Vonovia launches public takeover offer for Deutsche Wohnen shares 
- Deutsche Wohnen shareholders can tender their shares from today up to 21 July 2021 (24:00 CEST) 
- As previously announced, Vonovia is offering Deutsche Wohnen shareholders a cash payment of EUR 52 per Deutsche Wohnen 
share 
 
Bochum, 23 June 2021 - Further to the announcement of 24 May 2021, Vonovia SE ("Vonovia") today declared the launch of 
its voluntary public takeover offer for all shares in Deutsche Wohnen SE ("Deutsche Wohnen"). As described in the Offer 
Document published today, Vonovia is offering EUR 52 in cash for each Deutsche Wohnen share. The detailed terms and 
conditions of the offer and the closing conditions can be found in the Offer Document. 
The offer period begins today and is expected to end on 21 July 2021 at 24:00 CEST. During this period, Deutsche Wohnen 
shareholders have the opportunity to accept the offer and tender their shares. For Deutsche Wohnen shareholders, 
Vonovia's offer represents a premium of 15.6% on the closing price of Deutsche Wohnen on 21 May 2021, the last day of 
trading before the offer was announced on 24 May 2021, and of 22.4% based on the volume-weighted average price of 
Deutsche Wohnen shares over the last three months up to 21 May 2021. 

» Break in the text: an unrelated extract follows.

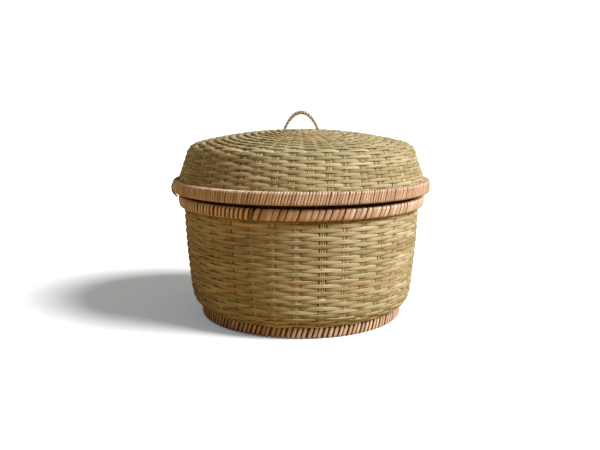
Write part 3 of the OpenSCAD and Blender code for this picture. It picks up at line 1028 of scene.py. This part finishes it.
@dataclass
class Bowl(Half):
    """The bowl: woven wall, turn and base, lashed rim and lashed foot."""

    radius: float = 80.8
    edge_z: float = 81.7
    neck_z: float = 73.865
    side_r: float = 560.0
    side_lean: float = 1.4
    corner: Pair = (62.69, 19.32)
    corner_r: float = 14.0
    base_z: float = 5.32
    # from the wall's outer face to its middle, less the relief that the floats stand proud
    inset: float = 1.2
    wall_t: float = 2.6
    row_pitch: float = 2.45
    first_row: float = 3.0
    rim_hoop_r: float = 2.7
    rim_hoop_z: float = 79.75
    rim_turns: int = 138
    rim_strip: float = 3.15
    rim_lean: float = 20.0
    # closer turns to the left of the splice, as a share of the common pitch
    rim_spacing: tuple[Pair, ...] = (
        (-180.0, 1.1), (-96.0, 1.1), (-90.0, 0.83), (-21.0, 0.83), (-20.0, 1.0), (15.0, 0.98), (30.0, 0.92),
        (95.0, 0.92), (100.0, 1.1), (180.0, 1.1))
    rim_splice: float = -20.3
    foot_r: float = 66.45
    foot_z: float = 3.05
    foot_hoop_r: float = 2.6
    foot_edge: float = 1.0
    foot_flat: float = 0.4
    foot_turns: int = 132
    foot_strip: float = 2.0
    foot_lean: float = 18.0
    strip_mid: float = 0.5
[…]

The Management Board and Supervisory Board of Deutsche Wohnen will support the combination of the two companies - 
subject to a thorough review of the Offer Document. The members of the Management Board and Supervisory Board who hold 
Deutsche Wohnen shares have stated their intention to accept the takeover offer for all their shares. The two companies 
already reached agreement on the key terms of the combination on 24 May 2021. 
For Vonovia's shareholders, the joint management of the complementary regional portfolios will bring synergies and cost 
savings of approximately EUR 105 million per year. These cost savings are expected to be fully realised by the end of 
2024 and do not yet include benefits from joint financing. 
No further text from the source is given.